Home / Background Checks / What Is In A Background Check?


So you applied for an amazing job opportunity and actually landed an interview. You attended then interview and as you were about to leave the employer casually says to you that you’ll have to sign “here, here and here please” for that ever important part of the recruitment process called Background Checking.

You walk out of the building and suddenly you start to panic. The sweat drips down your neck as you stress about what they are going to be looking at and what they will be able to do with the information in their findings.

If like many members of the public you aren’t 100% sure of exactly what gets checked and why during the Background Checking part of applying for a job, or even a personal background check then read this to get an idea of what will be included in the report.

Why are background reports necessary?

Employers have to verify that prospective employees are telling the truth about who they are and the experiences they have ad before they can consider you for the position and make an informed decision about whether or not you fit the role.

Details included in a background check report:

  • Criminal Records – Depending on the state you live in, employers can get reports on criminal records dating back 7 years and sometimes even more.

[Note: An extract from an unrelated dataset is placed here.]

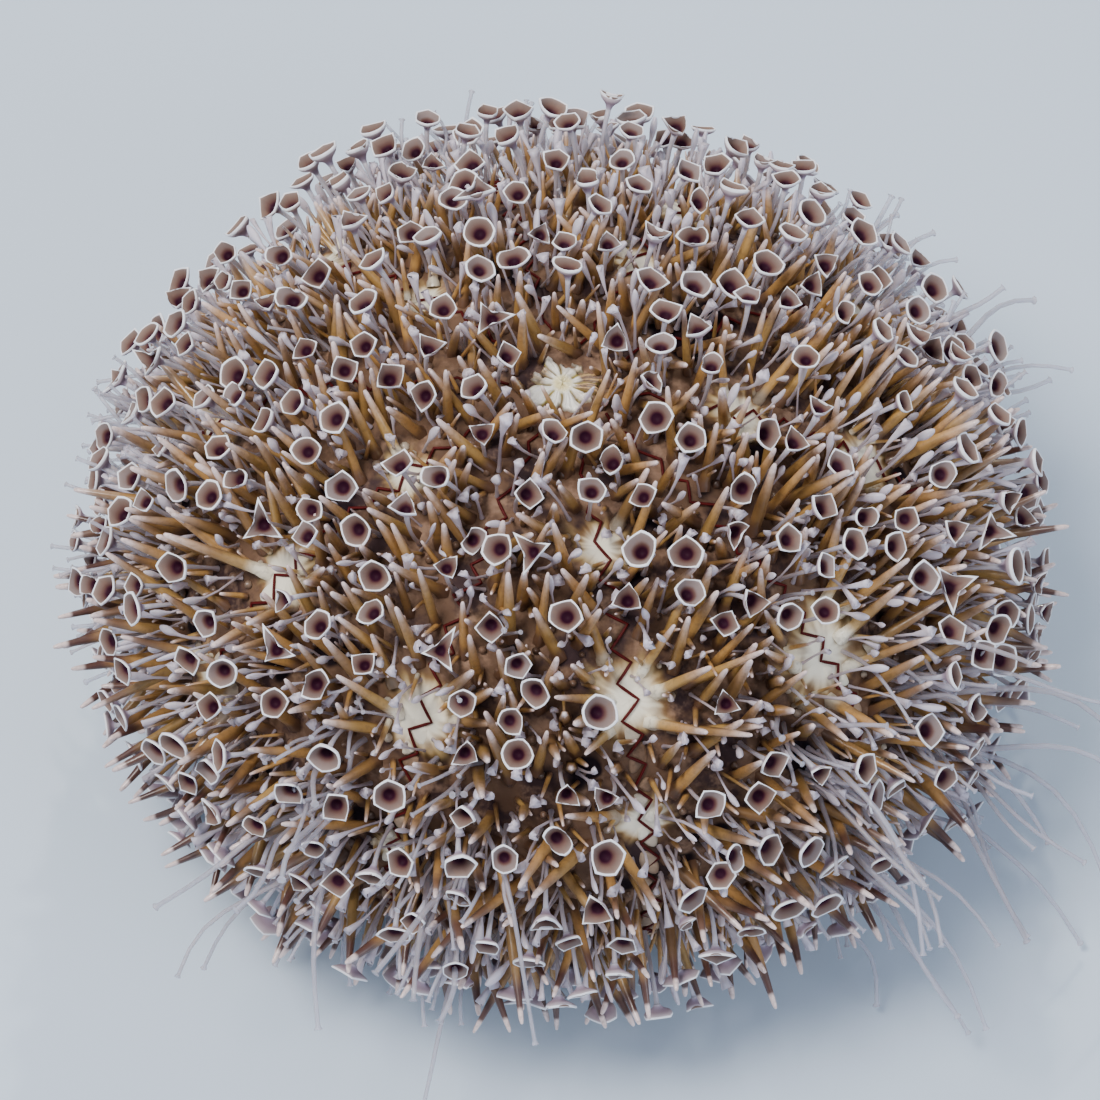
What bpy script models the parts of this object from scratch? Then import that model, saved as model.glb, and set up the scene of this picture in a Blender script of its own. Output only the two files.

This is one of the firs checks that are done so if you know of any criminal offense that has your name tied to it, it’s best to disclose that information along with an explanation to the employer beforehand.
  • Credit Check – Only a fraction of companies out there check the credit status of prospective employees but they might want to make sure that you don’t have a bad credit reputation especially if the hob you are applying for will have you working with finances.
  • Education Verification – Please don’t try and lie about any educational awards. There will most certainly be someone who will check in on what you claim to have achieved in school and university.
  • Reference Checks – Your ex-boss will almost certainly be phoned up and if you had a bad relationship when you left your previous employment, they are sure to find out. There’s nothing stopping your previous employer from disclosing the nature of your performance, level of professionalism and your relationship with other colleagues.
  • Bankruptcy – This forms part of the public records, but may not be used as a ground for not employing someone. Also, bankruptcy after 10 years may not be listed as part of the report.
  • Driving Records – If you’ve ever had your license suspended then the employer will find out about it and yes, it might cause you not to get the job, especially if you are applying for a position where you’ll be driving a company car.
  • Drug testing – Yes it’s legal and an employer can ask you to undergo a drug test as part of the pre-employment requirements. If you are using any prescription meds that will show up there, you should advise them about it beforehand.

You should be aware of the fact that medical tests are definitely not part of the background check routine.

If an employer wishes to has your heath evaluated he has to have valid and legal reasons for wanting to do so, still needs your consent to do it and has no grounds whatsoever for discriminating against you if you do not wish to have medical tests run on you for pre-employment purposes.

More and more companies are making background checking and verification a normal part of their recruitment process these days and it’s unlikely that you’ll find a medium size company who won’t require you to consent to having a report run on yourself.

Now that you know exactly what will be included in the report you can make sure that all the information that you have provided in your resume s true, accurate and can be verified.